Great Cockburn/St. Clair piece on Seattle

Patrick Bond pbond at wn.apc.org
Thu Dec 16 11:36:45 PST 1999


On 16 Dec 99, at 10:06, Doug Henwood wrote:
> I agree with the nix, not fix, position on both the WTO and the BWI.

Great. Now give us more help (as I know you have, to the WB bond boycott campaign) on strategy and tactics, ok? How do we nix the embryonic global economic-(de)regulatory state?


> But I want to make two points: 1) I'm a little uncertain about the
> process by which a Jubilee South conference can claim to speak on
> behalf of 4 or 5 billion people, and mandate the "North" to do
> anything.

Yah yah, good point, we do tend to talk metaphorically in all of this (mainly because key Jubilee North technocrats have done strange things like endorse the Cologne G-8 scam and unilaterally ally with one J. Sachs and one Pope)(the J2000 South slogan is "Nothing about us without us"). But the same question applies to, say, the process by which the African National Congress -- banned in SA from 1963-90 -- got the support of the int'l progressive community to impose sanctions on Pretoria amongst other naughty tactics, in spite of a myriad of distractions (especially other favoured black organisations) promoted by the apartheid regime, SA white liberals, the State Dep't and Thatcher, etc. There was no scientific way of knowing who could give what mandate, save maintaining good links between South and North to continue checking organisational credibility, resonance of the Line in relation to local conditions, profile of key local representatives, and so on. Same as everywhere, right? This kind of South-North "mandate" is a terribly imperfect process, and depends upon sophisticated means of assessing the integrity of the JSouth comrades, and energetic good will (and consistent skepticism, sure). I suggest you contact people you trust (e.g., 50-Years-is-Enough staff who came to the JSouth Jhb meeting last month) if you are in any doubt that this terrific group of Third World social movement leaders from a myriad of countries (with the glaring exception of E.Europe) can "give a mandate" on the debt issue... unlike black South Africa, there are no other organised Third World Debt voices save mealy-mouthed capitalist-comprador trade/finance ministers (to quote DH on PEN- L) who endorse HIPC or Nafta-for-Africa or whatever for access to various smoke-filled Green Rooms.

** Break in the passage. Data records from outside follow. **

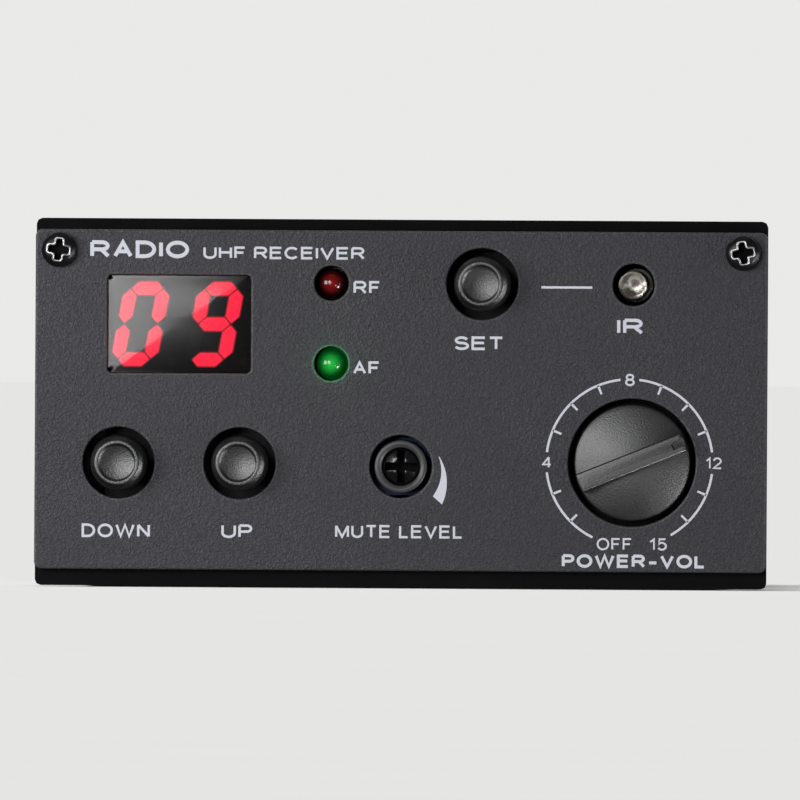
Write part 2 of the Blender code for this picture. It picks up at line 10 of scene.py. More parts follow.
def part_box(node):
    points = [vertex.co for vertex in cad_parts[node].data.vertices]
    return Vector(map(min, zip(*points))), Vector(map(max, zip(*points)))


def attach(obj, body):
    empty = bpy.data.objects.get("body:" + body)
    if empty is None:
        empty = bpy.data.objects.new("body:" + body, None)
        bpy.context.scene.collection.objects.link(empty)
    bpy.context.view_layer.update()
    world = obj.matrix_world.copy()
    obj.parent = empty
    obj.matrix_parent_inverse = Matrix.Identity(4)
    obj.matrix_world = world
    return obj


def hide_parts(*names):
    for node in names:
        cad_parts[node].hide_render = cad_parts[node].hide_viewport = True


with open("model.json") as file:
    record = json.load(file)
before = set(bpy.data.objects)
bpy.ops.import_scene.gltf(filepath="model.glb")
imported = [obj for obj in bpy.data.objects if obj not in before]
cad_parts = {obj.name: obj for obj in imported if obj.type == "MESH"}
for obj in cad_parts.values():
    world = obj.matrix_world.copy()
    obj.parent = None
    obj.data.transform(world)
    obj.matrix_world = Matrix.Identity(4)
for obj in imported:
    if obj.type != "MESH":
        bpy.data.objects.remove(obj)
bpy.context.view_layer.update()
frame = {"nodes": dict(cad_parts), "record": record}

MM = 0.001
NODES = frame["nodes"]
PLATE_LOW, PLATE_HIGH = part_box("front_plate")
MIDDLE = Vector((0.0, PLATE_LOW.y, (PLATE_LOW.z + PLATE_HIGH.z) / 2))
BODY_OF = {name: body for body, names in frame["record"]["behaviour"]["bodies"].items() for name in names}
SLOT_OF = {entry["node"]: entry["material_slot"] for entry in frame["record"]["subparts"]}
POINTER = math.radians(22.0)  # how far the knob's pointer stands above the horizontal at rest
BEHIND_PLATE = 14.7  # how far behind the plate's face the control board is
LAMP_RADIUS = 2.5
PITCH = 2.54  # between the pins of the display, the lamps and the header


def spot(node):
    """The centre of a CAD node as (x, z) in millimetres from the middle of the front plate."""
    low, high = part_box(node)
    middle = (low + high) / 2 - MIDDLE
    return middle.x / MM, middle.z / MM


# Finishes


def nodes_for(name):
    """A new material with its node tree, its shader, and the object's own coordinates."""
    made = bpy.data.materials.new(name)
    made.use_nodes = True
    tree = made.node_tree
    shader = tree.nodes["Principled BSDF"]
    where = tree.nodes.new("ShaderNodeTexCoord")
    return made, tree, shader, where.outputs["Object"]


def noise(tree, where, size, detail=4.0, kind="FBM", distortion=0.0):
    """A noise whose features are about size millimetres apart."""
    made = tree.nodes.new("ShaderNodeTexNoise")
    made.noise_type = kind
    made.inputs["Scale"].default_value = 1 / (size * MM)
    made.inputs["Detail"].default_value = detail
    made.inputs["Distortion"].default_value = distortion
    tree.links.new(where, made.inputs["Vector"])
    return made.outputs["Fac"]


def spread(tree, value, low, high, start=0.3, end=0.7):
    """Maps a value from start..end, where most of a noise lies, to low..high."""
    made = tree.nodes.new("ShaderNodeMapRange")
    for key, number in (("From Min", start), ("From Max", end), ("To Min", low), ("To Max", high)):
        made.inputs[key].default_value = number
    tree.links.new(value, made.inputs["Value"])
    return made.outputs["Result"]


def mix(tree, factor, first, second):
    """A blend of two colours."""
    made = tree.nodes.new("ShaderNodeMix")
    made.data_type = "RGBA"
    tree.links.new(factor, made.inputs["Factor"])
    colour_a, colour_b, colour_out = made.inputs[6], made.inputs[7], made.outputs[2]
    colour_a.default_value, colour_b.default_value = (*first, 1.0), (*second, 1.0)
    return colour_out


def add_share(tree, base, value, share):
    """The base with a share of another value added."""
    made = tree.nodes.new("ShaderNodeMath")
    made.operation = "MULTIPLY_ADD"
    made.inputs[1].default_value = share
    tree.links.new(value, made.inputs[0])
    tree.links.new(base, made.inputs[2])
    return made.outputs[0]


def bump(tree, shader, height, depth):
    """Relief whose full height is depth millimetres."""
    made = tree.nodes.new("ShaderNodeBump")
    made.inputs["Strength"].default_value = 1.0
    made.inputs["Distance"].default_value = depth * MM
    tree.links.new(height, made.inputs["Height"])
    tree.links.new(made.outputs["Normal"], shader.inputs["Normal"])


def set_sockets(shader, sockets):
    """Sets the shader's own sockets by their names, with _ for a space."""
    for key, value in sockets.items():
        shader.inputs[key.replace("_", " ")].default_value = value


def finish(name, colour, roughness, metallic=0.0, size=0.6, tone=0.12, uneven=0.06, depth=0.004, **sockets):
    """A finish whose colour, roughness and relief vary over the surface. size and depth are in millimetres."""
    made, tree, shader, where = nodes_for(name)
    fine, broad = noise(tree, where, size), noise(tree, where, size * 18)
    dark = tuple(c * (1 - tone) for c in colour)
    light = tuple(min(1.0, c * (1 + tone)) for c in colour)
    tree.links.new(mix(tree, fine, dark, light), shader.inputs["Base Color"])
    tree.links.new(spread(tree, broad, roughness - uneven, roughness + uneven), shader.inputs["Roughness"])
    set_sockets(shader, dict(Metallic=metallic, **sockets))
    bump(tree, shader, fine, depth)
    return made


def crinkle_coat(name, low, high, roughness):
    """Grey crinkle paint: short worm-like ridges, with a painted highlight along the ridges and painted shade in
    the hollows between them.
    """
    made, tree, shader, where = nodes_for(name)
    ridges = noise(tree, where, size=0.62, detail=1.5, kind="RIDGED_MULTIFRACTAL", distortion=0.9)
    grain = noise(tree, where, size=0.42, detail=2.0, distortion=0.4)
    broad, uneven = noise(tree, where, size=22.0), 0.05
    height = add_share(tree, ridges, grain, 1.3)
    # The colour follows the relief: painted shade (low) in the hollows and a painted highlight (high) on the
    # ridges.
    painted_ridge_light_and_shade = spread(tree, height, 0.0, 1.0, start=0.6, end=1.9)
    tree.links.new(mix(tree, painted_ridge_light_and_shade, low, high), shader.inputs["Base Color"])
    tree.links.new(spread(tree, broad, roughness - uneven, roughness + uneven), shader.inputs["Roughness"])
    shader.inputs["Specular IOR Level"].default_value = 0.4
    bump(tree, shader, height, depth=0.15)
    return made


def see_through(name, size, dark, light, patch, smooth, rough, **sockets):
    """A clear plastic whose tint varies over size and whose roughness varies over patch millimetres."""
    made, tree, shader, where = nodes_for(name)
    haze = noise(tree, where, size)
    tree.links.new(mix(tree, haze, dark, light), shader.inputs["Base Color"])
    tree.links.new(spread(tree, noise(tree, where, patch), smooth, rough), shader.inputs["Roughness"])
    set_sockets(shader, dict(Transmission_Weight=1.0, **sockets))
    bump(tree, shader, haze, 0.001)
    return made


def glow(name, colour, strength, edge):
    """A lit plastic or phosphor: it glows a little unevenly, and its surface has a faint grain."""
    made, tree, shader, where = nodes_for(name)
    grain = noise(tree, where, 0.8)
    tint = mix(tree, grain, edge, colour)
    for socket in ("Emission Color", "Base Color"):
        tree.links.new(tint, shader.inputs[socket])
    shader.inputs["Emission Strength"].default_value = strength
    shader.inputs["Roughness"].default_value = 0.35
    bump(tree, shader, grain, 0.003)
    return made


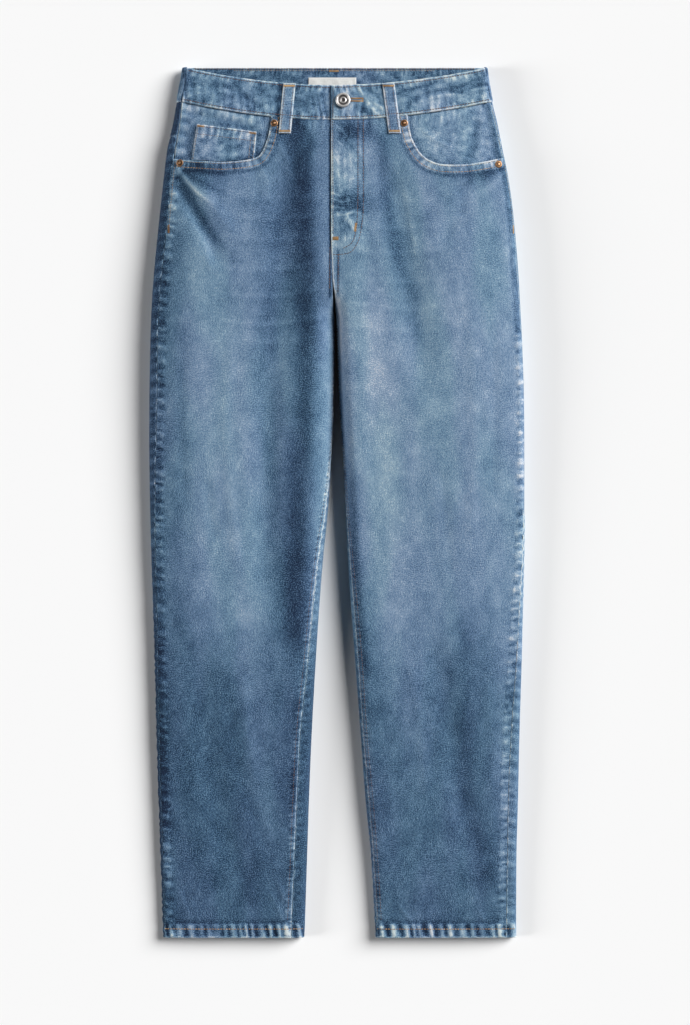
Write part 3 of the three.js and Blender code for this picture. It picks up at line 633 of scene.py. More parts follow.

> Oxfam isn't accountable to any popular base,

You can say that again, if yesterday's Washington Post report containing an Oxfam USA endorsement of Lawrence Summers' "lean, mean" IMF windowdressing (in the words of Phil Gramm) is real.


> but to whom
> are "grassroots activists" accountable and by what process? Isn't
> there a kind of vanguardism there? These are genuine, not rhetorical,
> questions.

Well, give us your spiel if you don't like mine. With whom do you make solidarity and how? (Peter Waterman has a recent article on this problem, including a helpful typology, which I can send along if you like, Doug -- though I think you've seen it on e-debate.)


> 2) Wimpy compromised reformism is worst when it derails a
> more radical momentum. Right now, having U.S. unions

A more nuanced, unit of analysis, please comrade!


> weighing in on
> the WTO is a net gain; they're not derailing or deluting anything,
> they're adding to the heat.

Until that right turn away from the Seattle convention centre. Or their endorsement of IMF recapitalisation last year. Or etc etc.


> At this point, I think it's best to
> welcome them to the process and disagree with them and try to
> persuade them rather than dismiss them as hellspawn. Maybe a bit down
> the road they'll deserve that, but not yet.

Why not reply to Jeff's queries as to whom in US organised labour you are working with, and by implication, whom you are working against? On 15 Dec 99, at 20:14, Jeffrey St. Clair wrote:
> As Jeff Crosby, the electrical worker local president, noted in his
excellent
> journal from Seattle: many labor organizers pushed for a direct
action
> contingent on the frontlines from the AFL. They were soundly
rebuffed. The
> questions should be: who rebuffed them? why? what did they
gain by doing so?
> was it worth it? are they now benefitting from the actions of those
who took
> to the streets? what will they do with that advantage?

Doug again:


> Nathan, your joy at being on the AC/JSC enemies list looks like a
> sectarian response to me. Why are people so incapable of sustaining
> productive disagreements?

Ach man, cheeky controversy is fun, and keeps the creative juices flowing. Nathan will figure it out, give him time. Last year on PEN-L, as I recall, he was actually endorsing the Republicans' IMF "reform" (higher interest rates and shorter loans, just like Summers' new spindoctoring) until we pointed out the devil in the detail. It seems the problem with Yale is that you become too clever by half, and then need activist reeducation camp... or would you disagree? (Sorry Nathan, forgive me.)